* _GOAL_
Where a line in the listing below contains the word "from", copy that line.

* _SUPPLIED DATA_
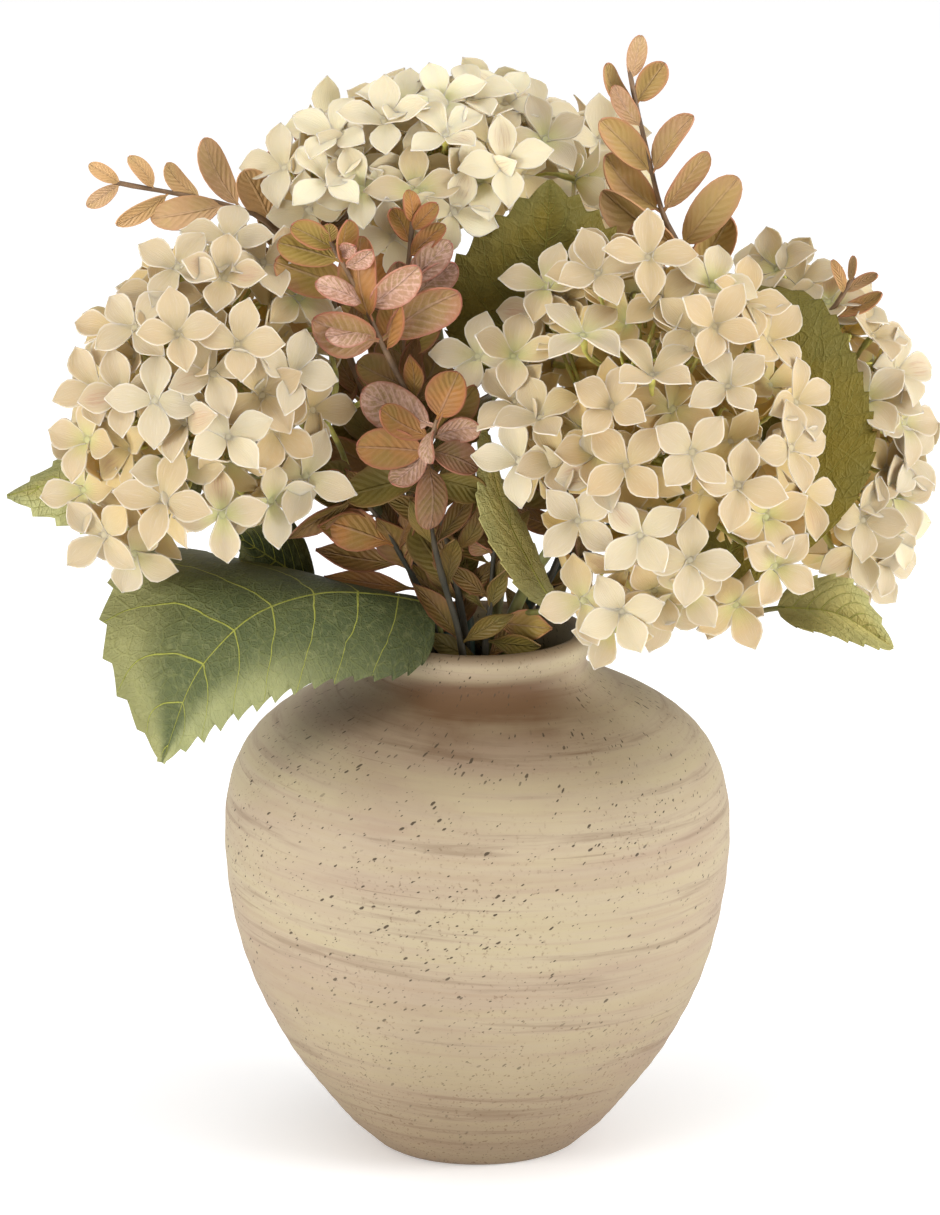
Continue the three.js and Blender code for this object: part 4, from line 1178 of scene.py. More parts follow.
def petal_grids(lengths, width, random, fine):
    """Midsurfaces of petals that lie along +X and cup towards +Z, and their marks."""
    places = PETAL_PLACES if fine else PETAL_PLACES[COARSE_PLACES]
    widths = PETAL_WIDTHS if fine else PETAL_WIDTHS[COARSE_PLACES]
    across = PETAL_COLUMNS if fine else PETAL_COLUMNS[::2]
    count = len(lengths)

    def vary(low, high):
        return random.uniform(low, high, count)[:, None]

    whole = np.repeat(random.uniform(0, 1, count // PETALS), PETALS)[:, None]
    rise = math.radians(RISE) + math.radians(RISE_MORE) * whole + vary(*np.radians(RISE_OF_ONE))
    tip = vary(*np.radians(TIP_SLOPE))
    slope = (rise + (tip - rise) * places) * np.minimum(1, 0.35 + places * 5)
    step = np.diff(places)
    mean = (slope[:, 1:] + slope[:, :-1]) / 2
    size = (lengths * random.uniform(*PETAL_LENGTHS, count))[:, None]
    zero = np.zeros((count, 1))
    x = np.concatenate([zero, np.cumsum(np.cos(mean) * step, axis=1)], axis=1) * size
    z = np.concatenate([zero, np.cumsum(np.sin(mean) * step, axis=1)], axis=1) * size
    pair = np.arange(count)[:, None] % 2
    z = z + OVERLAP * pair * np.clip(places * 5 - 0.5, 0, 1)

    half = (widths * width / 2 * vary(*PETAL_FULLNESS))[:, :, None]
    u = across[None, None, :]
    along = places[None, :, None]
    cup = vary(*PETAL_CUP)[:, :, None]
    y = half * u * (1 - 0.08 * cup)
    lift = half * cup * np.abs(u) ** 1.7
    groove = -GROOVE * np.exp(-((u / 0.25) ** 2)) * np.sin(np.pi * along)
    phase = vary(0, 6.3)[:, :, None]
    ripple = RIPPLE * np.sin(along * 9 + phase + u * 1.5) * np.abs(u) ** 2
    twist = vary(-PETAL_TWIST, PETAL_TWIST)[:, :, None] * along
    height = z[:, :, None] + lift + groove + ripple + y * twist
    shape = height.shape
    grid = np.stack([np.broadcast_to(x[:, :, None], shape), y, height], axis=-1)
    marks = [np.broadcast_to(along, shape), np.broadcast_to(u, shape), np.zeros(shape)]
    return grid, np.stack(marks, axis=-1)


def ray_through(x, y):
    """The direction of the photograph's ray through a pixel."""
    right, down = (x - FRAME_SIZE[0] / 2) / FOCAL_PIXELS, (y - FRAME_SIZE[1] / 2) / FOCAL_PIXELS
    return unit(RIGHT * right - UP * down - TOWARDS)


def point_at(x, y, depth):
    """The point on a pixel's ray that lies this far back from the axis."""
    ray = ray_through(x, y)
    return CAMERA_PLACE + ray * (depth - CAMERA_PLACE[1]) / ray[1]


def pixel_of(point):
    """The photograph's pixel of a point."""
    way = np.asarray(point) - CAMERA_PLACE
    scale = FOCAL_PIXELS / -(way @ TOWARDS)
    return FRAME_SIZE[0] / 2 + way @ RIGHT * scale, FRAME_SIZE[1] / 2 - way @ UP * scale


def within(outline, pixel):
    """Whether a pixel lies inside a closed outline of pixels."""
    inside = False
    for (x0, y0), (x1, y1) in zip(outline, outline[1:] + outline[:1]):
        if (y0 > pixel[1]) != (y1 > pixel[1]):
            if pixel[0] < x0 + (x1 - x0) * (pixel[1] - y0) / (y1 - y0):
                inside = not inside
    return inside


def head_axes(head):
    """Rows are the head's own axes, turned by its lean to the right."""
    lean = math.radians(head["lean"])
    right = [math.cos(lean), 0, -math.sin(lean)]
    up = [math.sin(lean), 0, math.cos(lean)]
    return np.array([right, [0, 1, 0], up])


def seat_on_head(head, x, y, depth):
    """Where the ray through a pixel meets the head's outline drawn in to that depth, or the
    point of the outline nearest to the ray."""
    axes = head_axes(head)
    half = np.array(head["half"]) * FLORET_OUTLINE * depth
    start = axes @ (CAMERA_PLACE - np.array(head["centre"])) / half
    ray = axes @ ray_through(x, y) / half
    a, b, c = ray @ ray, 2 * start @ ray, start @ start - 1
    inside = b * b - 4 * a * c
    if inside < 0:
        near = unit(start - ray * b / (2 * a))
    else:
        near = start + ray * (-b - math.sqrt(inside)) / (2 * a)
    return axes.T @ (near * half) + np.array(head["centre"])


def outward(head, point):
    """The direction out of the head's outline at a point."""
    axes = head_axes(head)
    local = axes @ (np.array(point) - np.array(head["centre"]))
    return unit(axes.T @ (local / np.array(head["half"]) ** 2))


def turned_about(facing, first, angle):
    """The direction first, which is square to facing, turned about it."""
    return first * math.cos(angle) + np.cross(facing, first) * math.sin(angle)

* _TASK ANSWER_
Continue the three.js and Blender code for this object: part 4, from line 1178 of scene.py. More parts follow.
    """The point on a pixel's ray that lies this far back from the axis."""